November 15th, 2012
Image by Wojtek Michniewicz from his review at crazyguyonabike. Captioned "Peeling laminate on SP touring jacket." More images there.
Another negative experience with the Showers Pass Touring Jacket.
Sounds to me as if the Showers Pass Elite jacket may be made from different materials than the Touring and Transit jackets and that the Elite Jacket doesn't leak -- or at least doesn't leak as much.
The Showers Pass jackets, in my opinion, are pricey enough that they should perform well. The Touring jacket is $150. Even if the jacket performed as advertised, that's quite a bit of money.
If you have a Touring jacket, and are having problems, return it. If the vendor won't take it back, ask Showers Pass for a replacement. I think that may be the best way to reiterate to Showers Pass that (at least some of) these jackets have serious problems. And it will give Showers Pass a chance to "make it right." It seems like a good company that made a mistake with one product.
If you are shopping for raingear, consider whether the cost of a cycling-specific jacket is actually worth it. Gerty wears her regular, brightly-colored rain jacket and does just fine. (In fact, on our last rain-drenched tour she was much drier in her hiking jacket than I was in my Touring jacket.) I feel a bit dumb that I shelled out over $100 when I could just wear my hiking raingear -- particularly since I routinely rail about the evils of materialism.
If you really want cycling-specific gear, take a look at J&G Cyclewear's line. One commenter highly recommends them. I have no experience whatsoever with them. Their website, which is not nearly as slick as that of Showers Pass, says that they, too, are a small Oregon company.
July 23rd, 2011
We took two Mountain Hardwear tents on our recent bike tour: A Mountain Hardware Drifter and Mountain Hardware Skyledge. They were both wonderful tents. (A huge improvement over our old Sierra Designs Flashlight and even older Eureka Timberline.) Mountain Hardwear makes great tents.
They were both watertight, lightweight, and had two doors. The two doors cannot be beat. The widespread use of netting rather than ripstop means both tents were very close to as cool as can be in the heat. Both have large vestibules when the flies are pitched.

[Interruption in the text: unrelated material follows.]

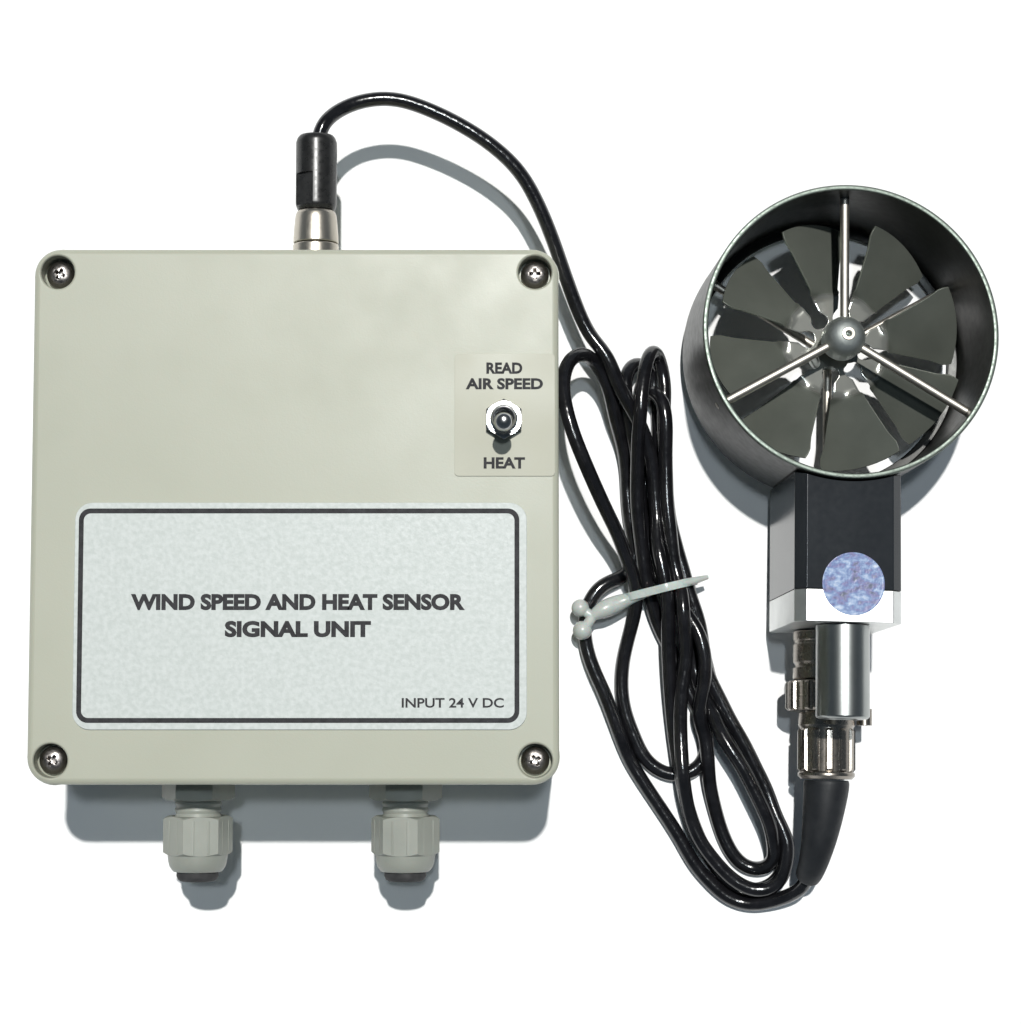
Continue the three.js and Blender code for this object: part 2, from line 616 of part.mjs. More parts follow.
function addHandleEnd(head) {
  const stub = turnedDown([[0, 69.4], [STUB_R, 69.4], [STUB_R, 90.7], [STUB_R - 0.7, 91.4], [0, 91.4]], 36);
  piece(head, "handle_stub", stub.translate(0, 0, STUB_W), chrome);
  const socket = turnedDown([[0, 69.4], [8.2, 69.4], [8.2, 77.2], [7.7, 77.5], [7.7, 78.1], [8.2, 78.4], [8.2, 81.2], [0, 81.2]], 32);
  piece(head, "probe_socket", socket.translate(0, 0, JACK_W), nickel);
  const plug = new THREE.Group();
  plug.position.set(0, 0, JACK_W);
  head.add(plug);
  const knurl = cut(
    prismDown(ribbedOutline(28, 10, 9.4), 81.6, 88.8),
    rod(5.6, [0, -80, 0], [0, -90, 0], 32),
  );
  const lug = cut(rod(1.9, [9.3, -88.6, 0], [9.3, -92, 0], 16), rod(0.9, [9.3, -90, 0], [9.3, -93, 0], 12));
  cordPiece(plug, "plug_coupling_ring", joined(knurl, lug), nickel);
  const fluted = prismDown(ribbedOutline(12, 7, 6.4), 93, 103.4);
  const core = turnedDown([
    [0, 84.4], [5.2, 84.4], [5.2, 89.2], [6.7, 89.2], [6.9, 92.4], [6.5, 92.8], [6.5, 103.5], [6.9, 103.7],
    [6.9, 104.6], [6.2, 105.2], [0, 105.2],
  ], 24);
  cordPiece(plug, "plug_body", joined(core, fluted), nickel);
  const path = [
    [0, -105.6, 0], [0, -107.4, 0], [-0.4, -111, -0.1], [-1, -116, -0.5], [-1.7, -121, -1.4], [-2.5, -125.8, -3.4],
    [-3.2, -128.9, -6.4],
  ];
  const radii = [5.6, 5.5, 5.2, 4.9, 4.5, 4.1, 3.8];
  const centres = path.map((point) => new THREE.Vector3(...point));
  cordPiece(plug, "cord_boot", loft(centres, radii), blackRubber);
}

// ---- cord ---------------------------------------------------------------

function tube(points, stepLength) {
  const path = new THREE.CatmullRomCurve3(points.map((p) => new THREE.Vector3(...p)), false, "centripetal");
  const section = new THREE.Shape();
  for (let k = 0; k < 8; k += 1) {
    const angle = (k * Math.PI) / 4;
    const call = k === 0 ? "moveTo" : "lineTo";
    section[call](CORD_R * Math.cos(angle), CORD_R * Math.sin(angle));
  }
  const steps = Math.round(path.getLength() / stepLength);
  return new THREE.ExtrudeGeometry(section, { steps, extrudePath: path, bevelEnabled: false });
}

// The tied hank: a flat bundle, wider where the loops spread at its lower end.
const HANK = [
  [84.5, 44], [90.5, 32], [91.5, 8], [93, -14], [99, -32], [109, -50], [117, -68], [119.5, -80],
  [112, -87.2], [103, -87.2], [94, -80], [86, -62], [78, -42], [75, -20], [76, -6], [78, 16], [79, 36],
];
const HANK_Z0 = 1.8;
const HANK_Z1 = 9.8;

function hank() {
  const outline = new THREE.CatmullRomCurve3(HANK.map(([x, y]) => new THREE.Vector3(x, y, 0)), true, "centripetal");
  const shape = new THREE.Shape(outline.getPoints(64).slice(0, -1).map((p) => new THREE.Vector2(p.x, p.y)));
  return prism(shape, HANK_Z0, HANK_Z1);
}

// Nylon strap round the hank, its tail and the two ball ends.
function cableTie() {
  const strap = slab(-11.4, 11.4, -1.2, 1.2, 0.25, HANK_Z1 + 1.4);
  const inside = slab(-10.5, 10.5, -2, 2, HANK_Z0 - GAP, HANK_Z1 + GAP);
  const tail = slab(-20, -11, -1, 1, 5, 6.6);
  const ballA = new THREE.SphereGeometry(2.6, 16, 10).translate(-20.6, 2.3, 5.8);
  const ballB = new THREE.SphereGeometry(2.6, 16, 10).translate(-20.6, -2.3, 5.8);
  const tip = slab(11, 14, -0.8, 0.8, 7.6, 8.8);
  const band = cut(strap, inside);
  return joined(band, tail, ballA, ballB, tip).rotateZ(0.24).translate(84.4, -15.4, 0);
}

function addCord(group) {
  const outOfBox = [
    [2.6, 94.9, 28], [3.6, 98.6, 28], [7.2, 103.4, 27.4], [13, 106, 26.8], [20.5, 106.4, 26.2], [29, 103.8, 25.6],
    [37, 99.6, 25], [45, 93.6, 24.2], [51.4, 86.6, 23.2], [56, 78.6, 22], [59.6, 70, 20.6], [63.2, 60, 18.6],
    [67.5, 49.5, 17.2], [73, 40, 16], [78, 31, 14.6], [81, 25, 12.6], [83, 19, 11.9],
  ];
  cordPiece(group, "cord_from_box", tube(outOfBox, 7), blackRubber);
  cordPiece(group, "cord_hank", hank(), blackRubber);
  cordPiece(group, "cable_tie", cableTie(), nylon);
  const toHead = [
    [121.2, -86, 9.6], [120.3, -88.2, 8.3], [117.8, -90.2, 7.2], [114.6, -91.5, 6.2], [110.5, -92, 5.2], [106.5, -91.4, 4.6],
  ];
  cordPiece(group, "cord_to_head", tube(toHead, 5), blackRubber);
}

// ---- assembly -----------------------------------------------------------

addTransmitter(root);
addSwitch(root);
addGland(root, "left", GLAND_X[0]);
addGland(root, "right", GLAND_X[1]);
addTopConnector(root);
addVaneHead(root);
addCord(root);

// The frame's origin is the middle of the footprint of everything but the cord.
root.updateMatrixWorld(true);
const footprint = new THREE.Box3();
root.traverse((object) => {
  if (object.isMesh && !cordPieces.includes(object.name)) {
    footprint.expandByObject(object, true);
  }
});
const middle = footprint.getCenter(new THREE.Vector3());
root.position.set(-middle.x, -middle.y, 0);

export default root;
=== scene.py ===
import json
from math import atan2, cos, pi, radians, sin, sqrt

import bpy
import numpy as np
from mathutils import Matrix, Vector


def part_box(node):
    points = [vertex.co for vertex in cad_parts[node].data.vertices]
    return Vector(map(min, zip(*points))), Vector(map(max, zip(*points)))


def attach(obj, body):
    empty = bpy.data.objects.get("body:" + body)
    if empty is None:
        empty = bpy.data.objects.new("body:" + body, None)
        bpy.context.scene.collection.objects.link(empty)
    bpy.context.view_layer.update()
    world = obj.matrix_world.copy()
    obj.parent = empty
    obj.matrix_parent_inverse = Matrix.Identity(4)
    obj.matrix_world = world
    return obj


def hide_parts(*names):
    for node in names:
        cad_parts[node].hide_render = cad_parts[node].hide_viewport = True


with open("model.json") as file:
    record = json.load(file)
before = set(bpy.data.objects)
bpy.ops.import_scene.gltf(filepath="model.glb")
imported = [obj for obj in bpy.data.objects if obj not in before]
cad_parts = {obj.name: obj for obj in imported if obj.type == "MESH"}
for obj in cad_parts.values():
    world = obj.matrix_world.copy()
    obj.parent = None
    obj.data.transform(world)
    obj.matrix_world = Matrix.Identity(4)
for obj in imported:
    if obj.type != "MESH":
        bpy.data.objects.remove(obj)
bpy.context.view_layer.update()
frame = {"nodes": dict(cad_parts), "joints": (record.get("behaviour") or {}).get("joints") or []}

MM = 0.001

# ---- Table, camera and light ----
# Both units lie on a pale table, seen from almost straight above. The sun stands high beyond
# the box's upper edge, and a pale blue sky fills the shadows.

base_low, base_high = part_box("enclosure_base")
BOX_MIDDLE = Vector(((base_low.x + base_high.x) / 2, (base_low.y + base_high.y) / 2, 0))

camera_data = bpy.data.cameras.new("camera")
camera_data.sensor_fit = "HORIZONTAL"
camera_data.sensor_width = 36
camera_data.lens = 79.33
camera = bpy.data.objects.new("camera", camera_data)
camera.location = BOX_MIDDLE + Vector((49, -38, 565)) * MM
camera.rotation_euler = (radians(4.33), 0, 0)
bpy.context.collection.objects.link(camera)
bpy.context.scene.camera = camera
bpy.context.scene.view_settings.view_transform = "Standard"


def add_sun(name, elevation, sideways, strength, softness, color):
    data = bpy.data.lights.new(name, "SUN")
    data.energy = strength
    data.angle = radians(softness)
    data.color = color
    sun = bpy.data.objects.new(name, data)
    sun.rotation_euler = (radians(elevation - 90), radians(sideways), 0)
    bpy.context.collection.objects.link(sun)


add_sun("sun", 73, 2, 3.3, 1.2, (1.0, 0.985, 0.95))
add_sun("bright_haze", 83, 2, 0.42, 3, (0.82, 0.93, 1.0))


def node(tree, kind, feed=None, **values):
    """A shader node fed by an output, with its plain inputs, whose spaces are low lines here."""
    new = tree.nodes.new("ShaderNode" + kind)
    for socket, value in values.items():
        new.inputs[socket.replace("_", " ")].default_value = value
    if feed:
        tree.links.new(feed, new.inputs["Height" if kind == "Bump" else 0])
    return new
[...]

I'm over six feet all and Gerty is not petite. There was plenty of room for us in both of these tents -- they are, supposedly the three-man versions.
Which is better?
The Drifter ($194.95) is a great, simple tent. No tent is easier to set up. It has two matching poles. Sturdy enough. Very light. The opaque side panels are tall enough to provide privacy even in cramped campgrounds on a hot night. Stephen said he thought there was less cross ventilation because of those panels but I have trouble believing there was significantly less. The footprint is a piece of ripstop.
The Skyledge ($424.95) is another great tent. It is made for ultralightweight backpacking. It doesn't seem quite as sturdy as the Drifter -- I'll bet the Drifter lasts longer -- but the weight shaving doesn't compromise useability. The Skyledge has a bit less floor area but an additional short pole across the top (in addition to two cross poles like the Drifter) makes the difference unnoticeable in use. The Skyledge packs a bit smaller. The footprint is olefin -- very light but makes noise when you're unfolding it.
The only thing I would change about either tent is to make the tent poles fold small enough to fit inside a pannier. This is minor and a personal preference: the poles fit easily on top of a rack.
All in all, I would buy the Drifter and save the money. The weight saved by the Skyledge (less than half a pound?) just isn't big enough to make it worth an extra $200.
September 30th, 2006
This afternoon, one of my REI Traverse panniers tangled in my spokes and launched me (and my groceries and my bike) into the path of an SUV. I am fine, but my rear wheel is bent, and my rear fender more or less swallowed itself, in the process bending every strut and fastener attached to it.
Fortunately, the SUV driver was alert enough stop before running me over.
The panniers are crap. On this version, the backplate – which is supposed to stay flat and rigid and keep the bag out of the spokes – curls. It curls so much that its back corner can wedge into one's back wheel.
This is the second accident caused by these panniers. Back in June, I was nearly decked, while carrying only a textbook and a U-lock. I figured that having only a couple small and heavy items in the bag was the problem.
After rebuilding my rear wheel from that mishap, I have been careful never to use these panniers when I wasn't carrying something bulky or very light. And, I have been compulsive about making sure that the compression straps were properly adjusted whatever I was hauling (though they were nice and tight the first time.)
I also wrote to REI about the problem. I mentioned the faulty backplate and the curling issue. REI's response said that my letter would be forwarded to “product management.”
I don't know what REI's “product management” is or does, but if they are supposed to investigate reports that REI products might kill someone, they don't. I never heard a word from it or them.
But, the problem wasn't me or what I was carrying. Today my panniers were stuffed with groceries. The compression straps were tight. The panniers could not have been more solidly placed on my rack.
The problem is a dangerous design or the deterioration of the backplate's firmness with age or use - though the latter explanation doesn't excuse REI - these panniers are only about a year old.